Samaypur is an urban village in North Delhi prominently located with  NH-1 (GT Karnal Road) on one side and Badli Railway Station & Samaypur Badli Metro Station on the other.

Geography 
The transport center, Sanjay Gandhi Transport Nagar and the residential areas, Teachers Colony, Yadav Nagar, Shiv Puri, Prem Nagar and Mandir Mohalla are part of the village.

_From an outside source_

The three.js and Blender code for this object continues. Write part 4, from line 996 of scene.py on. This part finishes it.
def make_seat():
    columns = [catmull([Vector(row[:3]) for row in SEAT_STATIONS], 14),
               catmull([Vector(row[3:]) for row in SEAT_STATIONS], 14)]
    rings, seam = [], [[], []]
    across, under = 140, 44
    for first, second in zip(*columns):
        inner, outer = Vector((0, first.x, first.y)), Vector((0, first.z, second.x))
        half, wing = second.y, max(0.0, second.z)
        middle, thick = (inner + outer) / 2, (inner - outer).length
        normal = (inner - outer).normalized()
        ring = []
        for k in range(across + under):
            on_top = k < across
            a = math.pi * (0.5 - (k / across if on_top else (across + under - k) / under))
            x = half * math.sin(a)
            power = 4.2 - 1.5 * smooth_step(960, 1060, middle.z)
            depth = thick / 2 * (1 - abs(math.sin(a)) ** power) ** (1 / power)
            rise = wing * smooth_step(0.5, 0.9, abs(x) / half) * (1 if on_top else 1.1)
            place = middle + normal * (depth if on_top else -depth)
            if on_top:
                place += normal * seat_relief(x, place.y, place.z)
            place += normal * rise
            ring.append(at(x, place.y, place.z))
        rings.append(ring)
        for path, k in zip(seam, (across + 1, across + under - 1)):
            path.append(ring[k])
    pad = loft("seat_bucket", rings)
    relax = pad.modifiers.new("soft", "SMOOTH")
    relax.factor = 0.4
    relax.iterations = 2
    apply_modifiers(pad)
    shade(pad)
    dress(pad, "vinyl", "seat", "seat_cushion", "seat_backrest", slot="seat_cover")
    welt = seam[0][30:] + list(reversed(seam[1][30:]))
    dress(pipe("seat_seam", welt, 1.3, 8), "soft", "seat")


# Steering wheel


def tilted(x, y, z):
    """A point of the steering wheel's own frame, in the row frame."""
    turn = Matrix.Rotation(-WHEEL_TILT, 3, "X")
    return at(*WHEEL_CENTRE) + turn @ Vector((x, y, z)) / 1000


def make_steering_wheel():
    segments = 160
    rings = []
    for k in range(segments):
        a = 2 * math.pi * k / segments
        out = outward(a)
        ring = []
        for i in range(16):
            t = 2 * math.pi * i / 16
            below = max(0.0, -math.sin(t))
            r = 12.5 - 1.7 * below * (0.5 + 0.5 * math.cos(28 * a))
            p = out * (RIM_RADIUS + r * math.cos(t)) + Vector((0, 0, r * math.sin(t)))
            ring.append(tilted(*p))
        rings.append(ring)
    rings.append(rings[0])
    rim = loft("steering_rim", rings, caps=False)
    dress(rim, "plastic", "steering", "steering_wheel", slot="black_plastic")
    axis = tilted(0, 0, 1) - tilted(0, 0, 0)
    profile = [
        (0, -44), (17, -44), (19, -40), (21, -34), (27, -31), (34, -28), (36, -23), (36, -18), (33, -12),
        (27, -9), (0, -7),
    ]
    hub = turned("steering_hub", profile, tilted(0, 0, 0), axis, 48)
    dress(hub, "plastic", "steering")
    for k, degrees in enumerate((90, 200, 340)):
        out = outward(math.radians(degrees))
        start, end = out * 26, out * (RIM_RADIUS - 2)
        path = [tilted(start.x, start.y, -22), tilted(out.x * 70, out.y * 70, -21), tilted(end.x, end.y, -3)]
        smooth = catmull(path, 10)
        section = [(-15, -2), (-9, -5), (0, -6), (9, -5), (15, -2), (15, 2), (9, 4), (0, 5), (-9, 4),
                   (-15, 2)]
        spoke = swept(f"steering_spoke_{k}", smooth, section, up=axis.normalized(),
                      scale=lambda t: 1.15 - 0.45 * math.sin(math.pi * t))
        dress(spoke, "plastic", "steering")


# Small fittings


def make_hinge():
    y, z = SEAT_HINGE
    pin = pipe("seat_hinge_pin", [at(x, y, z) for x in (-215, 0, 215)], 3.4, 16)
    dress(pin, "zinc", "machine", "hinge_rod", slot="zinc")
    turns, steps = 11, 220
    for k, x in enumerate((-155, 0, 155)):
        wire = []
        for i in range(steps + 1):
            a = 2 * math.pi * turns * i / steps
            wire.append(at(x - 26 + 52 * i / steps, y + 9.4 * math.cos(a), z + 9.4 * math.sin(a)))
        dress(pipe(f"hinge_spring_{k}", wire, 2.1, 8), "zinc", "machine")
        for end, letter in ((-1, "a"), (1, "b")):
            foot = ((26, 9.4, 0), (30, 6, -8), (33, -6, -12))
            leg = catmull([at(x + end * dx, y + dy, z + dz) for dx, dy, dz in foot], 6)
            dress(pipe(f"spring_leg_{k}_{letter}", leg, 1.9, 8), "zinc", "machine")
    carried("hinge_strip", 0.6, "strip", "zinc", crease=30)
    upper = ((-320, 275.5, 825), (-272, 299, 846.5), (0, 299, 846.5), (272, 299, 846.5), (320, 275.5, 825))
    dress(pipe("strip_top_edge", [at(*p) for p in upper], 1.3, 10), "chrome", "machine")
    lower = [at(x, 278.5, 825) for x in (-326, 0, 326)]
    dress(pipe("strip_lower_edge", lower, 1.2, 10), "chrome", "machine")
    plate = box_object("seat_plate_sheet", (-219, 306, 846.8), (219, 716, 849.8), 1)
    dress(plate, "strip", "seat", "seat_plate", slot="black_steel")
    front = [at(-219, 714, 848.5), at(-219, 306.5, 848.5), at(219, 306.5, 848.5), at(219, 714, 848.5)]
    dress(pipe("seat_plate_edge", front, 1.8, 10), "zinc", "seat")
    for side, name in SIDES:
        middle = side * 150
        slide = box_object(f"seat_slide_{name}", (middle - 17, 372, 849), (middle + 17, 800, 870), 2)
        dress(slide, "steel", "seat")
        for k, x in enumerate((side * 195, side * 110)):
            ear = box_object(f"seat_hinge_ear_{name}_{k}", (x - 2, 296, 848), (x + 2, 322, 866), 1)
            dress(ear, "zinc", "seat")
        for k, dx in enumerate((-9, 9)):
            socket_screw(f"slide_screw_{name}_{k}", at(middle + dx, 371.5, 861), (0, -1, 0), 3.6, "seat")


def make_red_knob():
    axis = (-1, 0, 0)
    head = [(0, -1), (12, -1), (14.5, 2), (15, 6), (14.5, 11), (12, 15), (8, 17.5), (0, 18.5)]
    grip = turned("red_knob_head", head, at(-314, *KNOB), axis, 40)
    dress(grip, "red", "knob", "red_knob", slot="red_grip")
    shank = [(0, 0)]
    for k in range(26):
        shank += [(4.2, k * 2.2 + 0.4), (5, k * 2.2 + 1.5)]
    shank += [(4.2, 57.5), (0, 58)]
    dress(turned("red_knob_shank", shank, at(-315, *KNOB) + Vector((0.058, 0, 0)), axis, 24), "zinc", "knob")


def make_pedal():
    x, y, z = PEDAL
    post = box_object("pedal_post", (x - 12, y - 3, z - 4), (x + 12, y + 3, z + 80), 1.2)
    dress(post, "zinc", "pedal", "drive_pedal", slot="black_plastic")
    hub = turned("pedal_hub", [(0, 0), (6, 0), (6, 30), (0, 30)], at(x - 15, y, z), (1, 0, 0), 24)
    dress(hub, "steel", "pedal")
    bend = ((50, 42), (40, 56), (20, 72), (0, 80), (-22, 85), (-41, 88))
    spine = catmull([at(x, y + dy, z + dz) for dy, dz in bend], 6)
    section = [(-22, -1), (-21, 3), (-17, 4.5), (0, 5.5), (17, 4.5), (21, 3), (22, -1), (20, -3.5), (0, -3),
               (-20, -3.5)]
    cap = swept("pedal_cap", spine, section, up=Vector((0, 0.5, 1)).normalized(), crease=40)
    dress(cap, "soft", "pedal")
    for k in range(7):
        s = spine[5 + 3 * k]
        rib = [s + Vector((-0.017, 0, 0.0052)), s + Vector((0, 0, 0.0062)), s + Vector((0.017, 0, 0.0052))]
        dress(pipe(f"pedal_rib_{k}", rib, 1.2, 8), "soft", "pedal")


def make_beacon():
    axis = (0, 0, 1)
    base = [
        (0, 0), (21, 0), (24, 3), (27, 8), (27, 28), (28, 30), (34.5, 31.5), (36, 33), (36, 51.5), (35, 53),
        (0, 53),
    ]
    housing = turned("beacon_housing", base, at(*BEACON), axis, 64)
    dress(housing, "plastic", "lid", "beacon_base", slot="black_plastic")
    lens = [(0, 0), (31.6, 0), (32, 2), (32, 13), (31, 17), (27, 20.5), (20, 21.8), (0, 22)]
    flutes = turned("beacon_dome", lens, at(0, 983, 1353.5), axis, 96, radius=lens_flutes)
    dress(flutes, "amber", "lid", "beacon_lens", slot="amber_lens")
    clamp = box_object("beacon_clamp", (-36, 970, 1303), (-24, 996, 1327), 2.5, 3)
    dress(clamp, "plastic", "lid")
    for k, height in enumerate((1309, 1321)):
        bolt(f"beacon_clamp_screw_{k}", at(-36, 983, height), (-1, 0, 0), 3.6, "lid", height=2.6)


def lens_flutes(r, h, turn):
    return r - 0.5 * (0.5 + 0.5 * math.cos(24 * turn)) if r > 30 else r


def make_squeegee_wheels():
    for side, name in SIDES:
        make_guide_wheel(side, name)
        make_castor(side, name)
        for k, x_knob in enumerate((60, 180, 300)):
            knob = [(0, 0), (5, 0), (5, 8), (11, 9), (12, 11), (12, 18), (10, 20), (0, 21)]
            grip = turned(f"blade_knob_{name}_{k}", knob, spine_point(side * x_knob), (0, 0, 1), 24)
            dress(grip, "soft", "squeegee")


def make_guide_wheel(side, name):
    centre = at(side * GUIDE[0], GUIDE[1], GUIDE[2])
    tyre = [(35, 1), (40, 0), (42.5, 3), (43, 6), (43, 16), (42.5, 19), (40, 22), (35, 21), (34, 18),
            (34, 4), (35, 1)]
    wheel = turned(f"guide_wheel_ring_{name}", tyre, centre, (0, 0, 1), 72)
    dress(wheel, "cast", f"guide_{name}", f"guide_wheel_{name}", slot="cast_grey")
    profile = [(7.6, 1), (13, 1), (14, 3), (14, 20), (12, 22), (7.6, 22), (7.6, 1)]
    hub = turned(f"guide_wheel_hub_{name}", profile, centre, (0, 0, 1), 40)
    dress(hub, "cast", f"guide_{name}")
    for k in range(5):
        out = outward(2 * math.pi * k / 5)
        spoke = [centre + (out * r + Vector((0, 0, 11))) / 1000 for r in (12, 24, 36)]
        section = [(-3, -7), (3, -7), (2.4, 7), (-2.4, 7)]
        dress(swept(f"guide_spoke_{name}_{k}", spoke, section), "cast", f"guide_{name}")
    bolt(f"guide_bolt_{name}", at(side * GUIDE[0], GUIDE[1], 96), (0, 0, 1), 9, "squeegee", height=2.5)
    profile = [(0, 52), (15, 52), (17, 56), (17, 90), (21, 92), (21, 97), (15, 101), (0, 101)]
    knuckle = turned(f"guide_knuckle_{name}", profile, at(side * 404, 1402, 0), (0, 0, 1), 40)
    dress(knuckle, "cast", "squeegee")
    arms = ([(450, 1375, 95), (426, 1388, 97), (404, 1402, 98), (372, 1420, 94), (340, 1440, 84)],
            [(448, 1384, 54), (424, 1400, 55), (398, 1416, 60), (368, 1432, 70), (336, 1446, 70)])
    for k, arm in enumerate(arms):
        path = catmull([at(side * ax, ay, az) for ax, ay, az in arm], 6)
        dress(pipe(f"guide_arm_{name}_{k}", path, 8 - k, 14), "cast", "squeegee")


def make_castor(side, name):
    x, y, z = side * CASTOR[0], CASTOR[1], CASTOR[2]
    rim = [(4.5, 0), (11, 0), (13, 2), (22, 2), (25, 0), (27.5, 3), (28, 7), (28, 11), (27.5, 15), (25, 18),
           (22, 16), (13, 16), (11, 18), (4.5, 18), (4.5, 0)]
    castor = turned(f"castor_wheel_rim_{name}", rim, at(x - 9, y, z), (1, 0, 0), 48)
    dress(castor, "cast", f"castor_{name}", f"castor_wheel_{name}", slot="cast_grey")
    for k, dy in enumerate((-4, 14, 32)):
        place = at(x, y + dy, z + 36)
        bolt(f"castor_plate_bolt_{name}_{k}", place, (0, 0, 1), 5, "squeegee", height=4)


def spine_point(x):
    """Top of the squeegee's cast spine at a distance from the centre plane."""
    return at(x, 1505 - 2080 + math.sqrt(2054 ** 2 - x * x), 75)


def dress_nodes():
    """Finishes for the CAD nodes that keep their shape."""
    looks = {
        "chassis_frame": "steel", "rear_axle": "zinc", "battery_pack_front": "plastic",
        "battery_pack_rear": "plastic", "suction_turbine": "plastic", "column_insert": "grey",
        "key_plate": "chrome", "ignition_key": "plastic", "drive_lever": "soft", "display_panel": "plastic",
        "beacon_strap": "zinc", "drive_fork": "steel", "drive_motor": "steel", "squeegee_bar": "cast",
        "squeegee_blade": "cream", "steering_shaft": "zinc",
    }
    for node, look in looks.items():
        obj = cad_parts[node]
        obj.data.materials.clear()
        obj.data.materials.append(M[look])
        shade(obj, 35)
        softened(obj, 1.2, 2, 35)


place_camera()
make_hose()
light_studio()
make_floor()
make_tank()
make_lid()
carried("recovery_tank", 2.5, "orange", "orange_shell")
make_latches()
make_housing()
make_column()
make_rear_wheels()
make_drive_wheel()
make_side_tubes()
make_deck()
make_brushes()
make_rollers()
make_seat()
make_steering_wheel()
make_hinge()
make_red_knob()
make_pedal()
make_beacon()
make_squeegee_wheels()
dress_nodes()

The area is dominated by industries and a local market catering to the nearby area, with the railway underbridge the area is well connected to Rohini sub-city. The area was declared an extensive industrial area after the Samaypur village land had been consolidated in 1953-1954.

Facilities 
 Metro Station - Samaypur Badli
 Railway Station - Badli (preferably situated in samaypur)
 Bus Stations - Libaspur, Samaypur, Badli Railway Station
 State Bank of India - Samaypur
 Bank Of Baroda - Samaypur
 Post Office (Samaypur)
 Police Station Samaypur
 HDFC Bank-Samaypur 
 Hospital

Connectivity 
Libaspur is the nearest Bus Station on GT Road with it being at a distance of approximately 
Samaypur Badli is Delhi Metro Station on yellow line. Badli Railway is nearest Railway Station, which makes it connected to various parts of Delhi.

Samaypur Industrial Area 
Samaypur Industrial Area is one of the important Industrial areas Amritsar Delhi Kolkata Industrial Corridor, in the west Delhi and east of Sonipat. To its west lie Kundli Industrial Area, Rajiv Gandhi Education City in Sonipat city and Deenbandhu Chhotu Ram University of Science and Technology in Murthal, and to its east lie the Badli Industrial Area and Delhi Technological University India. Nearby are the Delhi Western Peripheral Expressway, Grand Trunk Road (NH 44) and the planned Delhi-Sonipat Rapid Regional Rail Transport System (RRTS). It is also connected by the under implementation Delhi-Sonipat Metro extension of Yellow line to be completed in Phase iV by March 2022.